POW: Was erschwert eine gute Integration?

Sackmann: Eine „Ghettobildung“ sollte unbedingt vermieden werden. In solchen Gebieten haben es Migranten schwer, sich in die neue Gesellschaft einzufühlen, weil Ghettos auch immer Armutsghettos sind. Es geht dabei nicht um die ethnische oder religiöse Konzentration, das Problem ist Armutskonzentration. Zum Glück haben wir in Deutschland keine richtigen Ghettos, wie es sie zum Beispiel auch heute noch in den USA gibt.

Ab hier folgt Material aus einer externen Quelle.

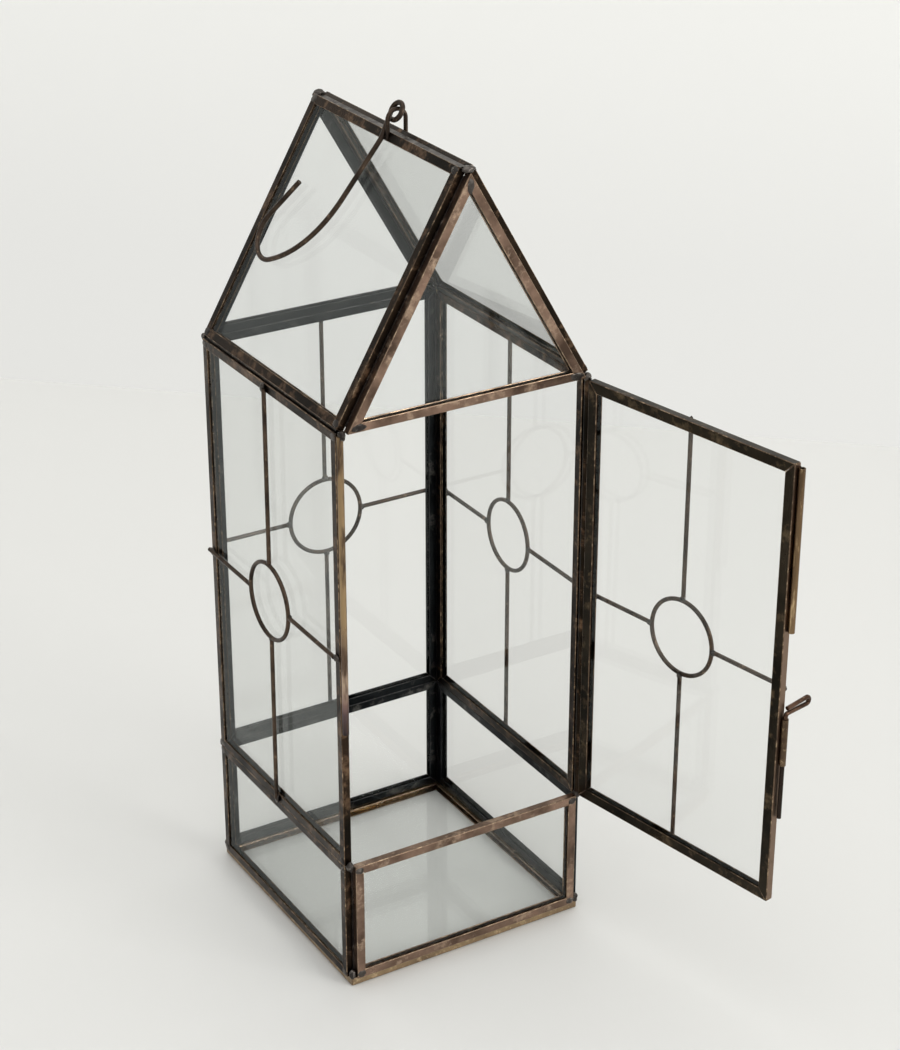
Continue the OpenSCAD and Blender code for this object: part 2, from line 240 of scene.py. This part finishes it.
wire = metal("wire_dark", (0.036, 0.027, 0.022), (0.105, 0.073, 0.053), (0.26, 0.18, 0.12),
             rough=(0.26, 0.46), wear=0.58, seed=9.0, patch=90.0)
latch_copper = metal("latch_copper", (0.050, 0.028, 0.019), (0.155, 0.090, 0.060),
                     (0.42, 0.27, 0.18), rough=(0.14, 0.30), wear=0.60, seed=10.0, patch=90.0,
                     below=(0.122, (0.030, 0.022, 0.018)))
coppery = metal("coppery_tube", (0.055, 0.034, 0.021), (0.19, 0.122, 0.067), (0.60, 0.43, 0.24),
                rough=(0.20, 0.40), wear=0.54, seed=11.0, patch=80.0, stretch=(1, 1, 0.15))
latch_brown = metal("latch_tube_brown", (0.055, 0.036, 0.024), (0.15, 0.10, 0.062),
                    (0.38, 0.27, 0.16), rough=(0.22, 0.42), wear=0.56, seed=12.0, patch=90.0)
floor_brass = metal("floor_brass", (0.20, 0.14, 0.09), (0.44, 0.32, 0.185), (0.62, 0.47, 0.29),
                    rough=(0.22, 0.42), wear=0.52, seed=13.0)
pin_metal = metal("pin_brass", (0.10, 0.07, 0.045), (0.24, 0.17, 0.10), (0.42, 0.31, 0.18),
                  seed=15.0)
solder = metal("dull_solder", (0.034, 0.030, 0.028), (0.11, 0.098, 0.088), (0.30, 0.27, 0.24),
               rough=(0.28, 0.52), wear=0.57, seed=17.0, patch=200.0, bump=0.8)
glass = clear_glass("pane_glass")
post_low, post_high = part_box("post_tube")
tube_tint = tinted_tube("heat_tinted_brass", post_low.z, post_high.z)


# ---- the CAD nodes: a small bevel, and their own materials ----

EDGE_BEVEL = 0.00025


def dress(name, body_mat, rub_and_highlight_mat=None):
    """Gives a CAD node its material, and its bevelled edges a lighter one: rubbed metal with a
    painted edge highlight.
    """
    obj = nodes[name]
    obj.data.materials.clear()
    obj.data.materials.append(body_mat)
    if rub_and_highlight_mat is None:
        return
    obj.data.materials.append(rub_and_highlight_mat)
    weld = obj.modifiers.new("weld", "WELD")
    weld.merge_threshold = 0.000002
    bevel = obj.modifiers.new("bevel", "BEVEL")
    bevel.width = EDGE_BEVEL
    bevel.segments = 2
    bevel.limit_method = "ANGLE"
    bevel.angle_limit = math.radians(40)
    # The bevel's faces take the second material, rubbed metal with a painted edge highlight.
    bevel.material = 1
    bevel.use_clamp_overlap = True


for part in ("tray_left", "left_wall", "right_wall", "roof_left", "roof_right"):
    dress(part + "_frame", dark, dark_rub_and_highlight)
for part in ("tray_back", "tray_right", "back_wall", "back_gable"):
    dress(part + "_frame", inner, inner_rub_and_highlight)
for part in ("tray_front", "front_gable"):
    dress(part + "_frame", copper, copper_rub_and_highlight)
dress("floor_frame", floor_brass, copper_rub_and_highlight)
dress("door_frame", door_dark, dark_rub_and_highlight)
for name in nodes:
    if name.endswith("_pane"):
        dress(name, glass)
    elif name.endswith("_ring") or name.endswith("_bars"):
        dress(name, wire)
dress("post_tube", tube_tint)
dress("closing_tube", coppery)
dress("latch_tube", latch_brown)
dress("wall_knuckles", dark)
dress("door_knuckle", dark)
dress("hinge_pin", pin_metal)
dress("ridge_eye", wire)
dress("latch_wire", latch_copper)
dress("hanging_hook", wire)
dress("solder_seams", solder)


# ---- solder blobs ----

# Half sizes of the case inside and outside its channels, in millimetres as in the CAD
IN_X, IN_Y = 47.0, 49.5
CHANNEL_T = 3.0
CASE_X, CASE_Y = IN_X + CHANNEL_T, IN_Y + CHANNEL_T
TRAY_Z, WALL_Z, EAVE_Z, RIDGE_Z = 3.0, 51.0, 219.5, 300.9
TRAY_H = WALL_Z - TRAY_Z
WALL_H = EAVE_Z - WALL_Z
GABLE_H = RIDGE_Z - EAVE_Z
SLOPE = 2 * IN_X
DOOR_W, DOOR_H, DOOR_Z = 93.4, 167.3, 51.6
ROOF_PITCH = math.radians(60)
ROOF_UP = (math.cos(ROOF_PITCH), 0.0, math.sin(ROOF_PITCH))
HINGE = Vector((48.5, -51.0, 0.0))
# Widths of the case's and the door's rails, and the middle radius of each wall's ring
RAIL, DOOR_RAIL = 3.3, 4.0
LEFT_RING, RIGHT_RING, BACK_RING, DOOR_RING = 14.5, 13.8, 15.1, 14.2
# How far the rings' middles stand from the middles of their panes
LEFT_OFF, RIGHT_OFF, DOOR_OFF = 1.5, 3.0, 1.9
WIRE_R = 0.8
PUDDLE = 0.26


def panel(origin, right, up, out):
    """Matrix from millimetres on a panel's outer face to the world's metres."""
    turn = Matrix((right, up, out)).transposed().to_4x4()
    return Matrix.Scale(0.001, 4) @ Matrix.Translation(origin) @ turn


def on_door(matrix):
    """Turns a matrix made for the closed door to the open door."""
    hinge = HINGE * 0.001
    turn = Matrix.Rotation(DOOR_OPEN, 4, "Z")
    return Matrix.Translation(hinge) @ turn @ Matrix.Translation(-hinge) @ matrix


X, Y, Z = (1, 0, 0), (0, 1, 0), (0, 0, 1)
WEST, SOUTH = (-1, 0, 0), (0, -1, 0)
world_mm = Matrix.Scale(0.001, 4)
tray_left = panel((-CASE_X, -IN_Y, TRAY_Z), Y, Z, WEST)
tray_right = panel((CASE_X, -IN_Y, TRAY_Z), Y, Z, X)
tray_front = panel((-IN_X, -CASE_Y, TRAY_Z), X, Z, SOUTH)
tray_back = panel((-IN_X, CASE_Y, TRAY_Z), X, Z, Y)
wall_left = panel((-CASE_X, -IN_Y, WALL_Z), Y, Z, WEST)
wall_right = panel((CASE_X, -IN_Y, WALL_Z), Y, Z, X)
wall_back = panel((-IN_X, CASE_Y, WALL_Z), X, Z, Y)
gable_front = panel((-IN_X, -CASE_Y, EAVE_Z), X, Z, SOUTH)
gable_back = panel((-IN_X, CASE_Y, EAVE_Z), X, Z, Y)
slope_x = IN_X + CHANNEL_T * ROOF_UP[2]
slope_z = EAVE_Z + CHANNEL_T * ROOF_UP[0]
roof_left = panel((-slope_x, IN_Y, slope_z), SOUTH, ROOF_UP, (-ROOF_UP[2], 0, ROOF_UP[0]))
roof_right = panel((slope_x, IN_Y, slope_z), SOUTH, (-ROOF_UP[0], 0, ROOF_UP[2]),
                   (ROOF_UP[2], 0, ROOF_UP[0]))
door_face = on_door(panel((-DOOR_W / 2, -CASE_Y, DOOR_Z), X, Z, SOUTH))


def lumps(name, places, body, mat):
    """Uneven beads of solder. Each place is (matrix, centre, half sizes)."""
    bm = bmesh.new()
    for k, (matrix, centre, half) in enumerate(places):
        made = bmesh.ops.create_icosphere(bm, subdivisions=3, radius=1.0)
        shift = Vector((k * 3.7, k * 1.9, len(name)))
        for v in made["verts"]:
            p = v.co.copy()
            swell = 1.0 + 0.30 * noise.noise(p * 1.4 + shift)
            v.co = matrix @ (Vector(centre) + Vector([p[i] * half[i] * swell for i in range(3)]))
    bmesh.ops.recalc_face_normals(bm, faces=bm.faces)
    for face in bm.faces:
        face.smooth = True
    mesh = bpy.data.meshes.new(name)
    bm.to_mesh(mesh)
    bm.free()
    mesh.materials.append(mat)
    obj = bpy.data.objects.new(name, mesh)
    bpy.context.scene.collection.objects.link(obj)
    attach(obj, body)


def corner_pads(matrix, width, height, face=RAIL):
    """Thin puddles of solder over a frame's four mitres."""
    mid = face * 0.5
    return [(matrix, (u, v, -0.05), (face * 0.52, face * 0.42, PUDDLE))
            for u in (mid, width - mid) for v in (mid, height - mid)]


def ring_joints(matrix, centre, radius, width, height, face=RAIL):
    """Beads where a ring meets its four bars, and where the bars end on the frame."""
    u, v = centre
    reach = radius + WIRE_R
    end = face * 0.5
    mid = 0.55
    beads = [(matrix, p, (1.2, 1.2, 0.78)) for p in (
        (u + reach, v, mid), (u - reach, v, mid), (u, v + reach, mid), (u, v - reach, mid))]
    ends = [(matrix, (end, v, mid), (1.9, 1.35, 0.76)),
            (matrix, (width - end, v, mid), (1.9, 1.35, 0.76)),
            (matrix, (u, end, mid), (1.35, 1.9, 0.76)),
            (matrix, (u, height - end, mid), (1.35, 1.9, 0.76))]
    return beads + ends


pads = []
for matrix, width, height in (
        (tray_left, 2 * IN_Y, TRAY_H), (tray_right, 2 * IN_Y, TRAY_H),
        (tray_front, 2 * IN_X, TRAY_H), (tray_back, 2 * IN_X, TRAY_H),
        (wall_left, 2 * IN_Y, WALL_H), (wall_right, 2 * IN_Y, WALL_H),
        (wall_back, 2 * IN_X, WALL_H),
        (roof_left, 2 * IN_Y, SLOPE), (roof_right, 2 * IN_Y, SLOPE)):
    pads += corner_pads(matrix, width, height)
for matrix in (gable_front, gable_back):
    # The low corners are sharp, so their puddles are long, and the top one stands upright
    pads += [(matrix, (4.3, 1.6, -0.05), (2.8, 1.4, PUDDLE)),
             (matrix, (2 * IN_X - 4.3, 1.6, -0.05), (2.8, 1.4, PUDDLE)),
             (matrix, (IN_X, GABLE_H - 4.6, -0.05), (1.3, 2.6, PUDDLE))]
lumps("corner_solder", pads, "case", solder)

beads = []
for sx in (-1, 1):
    for sy in (-1, 1):
        for z in (TRAY_Z + 1.5, WALL_Z, EAVE_Z - 0.6):
            beads.append((world_mm, (sx * 48.3, sy * 50.8, z), (1.35, 1.35, 1.9)))
    beads.append((world_mm, (0, sx * 50.9, RIDGE_Z + 0.7), (2.3, 1.6, 1.3)))
lumps("seam_beads", beads, "case", solder)

for name, matrix, u, radius, width in (
        ("left_wall_joints", wall_left, IN_Y + LEFT_OFF, LEFT_RING, 2 * IN_Y),
        ("right_wall_joints", wall_right, IN_Y + RIGHT_OFF, RIGHT_RING, 2 * IN_Y),
        ("back_wall_joints", wall_back, IN_X, BACK_RING, 2 * IN_X)):
    joints = ring_joints(matrix, (u, WALL_H / 2), radius, width, WALL_H)
    lumps(name, joints, "case", solder)
door_centre = (DOOR_W / 2 + DOOR_OFF, DOOR_H / 2)
joints = ring_joints(door_face, door_centre, DOOR_RING, DOOR_W, DOOR_H, DOOR_RAIL)
lumps("door_joints", joints, "door", solder)
lumps("door_corner_solder", corner_pads(door_face, DOOR_W, DOOR_H, DOOR_RAIL), "door", solder)


# ---- table, backdrop, light ----

def sheet_object(name, corners, mat):
    mesh = bpy.data.meshes.new(name)
    mesh.from_pydata(corners, [], [(0, 1, 2, 3)])
    mesh.materials.append(mat)
    obj = bpy.data.objects.new(name, mesh)
    bpy.context.scene.collection.objects.link(obj)


def paper(name, colour, rough, glow=0.0):
    """Matt faintly clouded white. Its back is clear, so a view from behind isn't blocked."""
    t = Tree(name)
    shader = t.add("ShaderNodeBsdfPrincipled")
    cloud = t.noise(3.0, 3.0, 0.5)
    darker = tuple(c * 0.985 for c in colour)
    t.link(t.mix(cloud, darker, colour), shader.inputs["Base Color"])
    shader.inputs["Roughness"].default_value = rough
    shader.inputs["Emission Color"].default_value = (*colour, 1.0)
    shader.inputs["Emission Strength"].default_value = glow
    both = t.add("ShaderNodeMixShader")
    t.link(t.add("ShaderNodeNewGeometry").outputs["Backfacing"], both.inputs[0])
    t.link(shader.outputs[0], both.inputs[1])
    t.link(t.add("ShaderNodeBsdfTransparent").outputs[0], both.inputs[2])
    t.link(both.outputs[0], t.out.inputs["Surface"])
    return t.mat


table_mat = paper("table_white", (0.700, 0.698, 0.680), 0.5)
wall_mat = paper("backdrop_white", (0.85, 0.85, 0.825), 0.8, 0.19)

view_dir = Vector((math.sin(CAM_YAW), math.cos(CAM_YAW), 0))
side_dir = Vector((view_dir.y, -view_dir.x, 0))
# The table's far edge crosses the view at this distance and turn, and the backdrop stands
# a little behind it
EDGE_AWAY = 1.27
EDGE_TURN = math.radians(-11)
WALL_GAP = 0.25
HALF_WIDE, TABLE_DEEP = 3.0, 4.0
WALL_FOOT, WALL_TOP = -0.3, 3.0
# The table lies just under the floor frame
TABLE_Z = -0.0002
edge_mid = Vector((camera.location.x, camera.location.y, 0)) + view_dir * EDGE_AWAY
edge_dir = Matrix.Rotation(EDGE_TURN, 3, "Z") @ side_dir


def stage_point(along, out, z):
    """A point so far along the table's far edge, so far beyond it, and at height z."""
    spot = edge_mid + edge_dir * along + view_dir * out
    return (spot.x, spot.y, z)


sheet_object("table", [
    stage_point(-HALF_WIDE, -TABLE_DEEP, TABLE_Z), stage_point(HALF_WIDE, -TABLE_DEEP, TABLE_Z),
    stage_point(HALF_WIDE, 0, TABLE_Z), stage_point(-HALF_WIDE, 0, TABLE_Z),
], table_mat)
sheet_object("backdrop", [
    stage_point(-HALF_WIDE, WALL_GAP, WALL_FOOT), stage_point(HALF_WIDE, WALL_GAP, WALL_FOOT),
    stage_point(HALF_WIDE, WALL_GAP, WALL_TOP), stage_point(-HALF_WIDE, WALL_GAP, WALL_TOP),
], wall_mat)


def area_light(name, place, aim, size, power, colour=(1, 1, 1)):
    data = bpy.data.lights.new(name, "AREA")
    data.shape = "RECTANGLE"
    data.size, data.size_y = size
    data.energy = power
    data.color = colour
    obj = bpy.data.objects.new(name, data)
    obj.location = place
    obj.rotation_euler = (Vector(aim) - Vector(place)).to_track_quat("-Z", "Y").to_euler()
    bpy.context.scene.collection.objects.link(obj)


area_light("key", (0.95, -1.7, 0.95), (0, 0, 0.12), (0.8, 0.9), 13, (1.0, 0.985, 0.96))
area_light("top", (-0.3, 0.2, 1.9), (0, 0, 0), (1.6, 1.6), 7)

world = bpy.data.worlds.new("studio")
bpy.context.scene.world = world
world.use_nodes = True
sky = world.node_tree
# The sky is brightest toward one upper side, and dimmer on the other
look = sky.nodes.new("ShaderNodeTexCoord").outputs["Generated"]
toward = sky.nodes.new("ShaderNodeVectorMath")
toward.operation = "DOT_PRODUCT"
toward.inputs[1].default_value = (0.50, -0.30, 0.81)
level = sky.nodes.new("ShaderNodeMapRange")
level.inputs["From Min"].default_value = -0.7
level.inputs["From Max"].default_value = 0.9
level.inputs["To Min"].default_value = 0.30
level.inputs["To Max"].default_value = 1.12
sky.links.new(look, toward.inputs[0])
sky.links.new(toward.outputs["Value"], level.inputs["Value"])
sky.links.new(level.outputs["Result"], sky.nodes["Background"].inputs["Strength"])
sky.nodes["Background"].inputs["Color"].default_value = (1.0, 1.0, 0.99, 1)

bpy.context.scene.view_settings.view_transform = "Standard"
bpy.context.scene.cycles.use_denoising = True
bpy.context.scene.cycles.transparent_max_bounces = 24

Es wird an vielen Stellen viel gemacht, um das hierzulande zu verhindern.

POW: Was sagen Sie zu deutschen Bürgern, die sich schwer damit tun, Ausländer in ihrer Gesellschaft aufzunehmen?

Sackmann: Dass die Welt – und damit auch Deutschland – immer bunter wird, das darf den einen oder anderen schon irritieren. Weil es Gewohnheiten verändert und alles Neue erst einmal fremd ist. Wir sind Irritationen ausgesetzt und das führt dazu, dass wir uns gestört oder unbehaglich fühlen. Das ist ganz normal, das sollte man auch akzeptieren. Solche Gefühle gehen aber auch wieder vorüber, das Neue und Ungewohnte wird normal.

POW: Ist Integration also ein automatischer Vorgang?

Sackmann: Ja, wenn sie nicht aktiv verhindert oder durch Diskriminierung erschwert wird, läuft Integration ganz von selbst ab. Aber der Aufbau von institutionellen und organisatorischen Strukturen einer Willkommenskultur kann für alle Seiten die menschlichen und ökonomischen Kosten von Integrationsprozessen erheblich senken. Aktive Unterstützung der Integration ist also durchaus wünschenswert.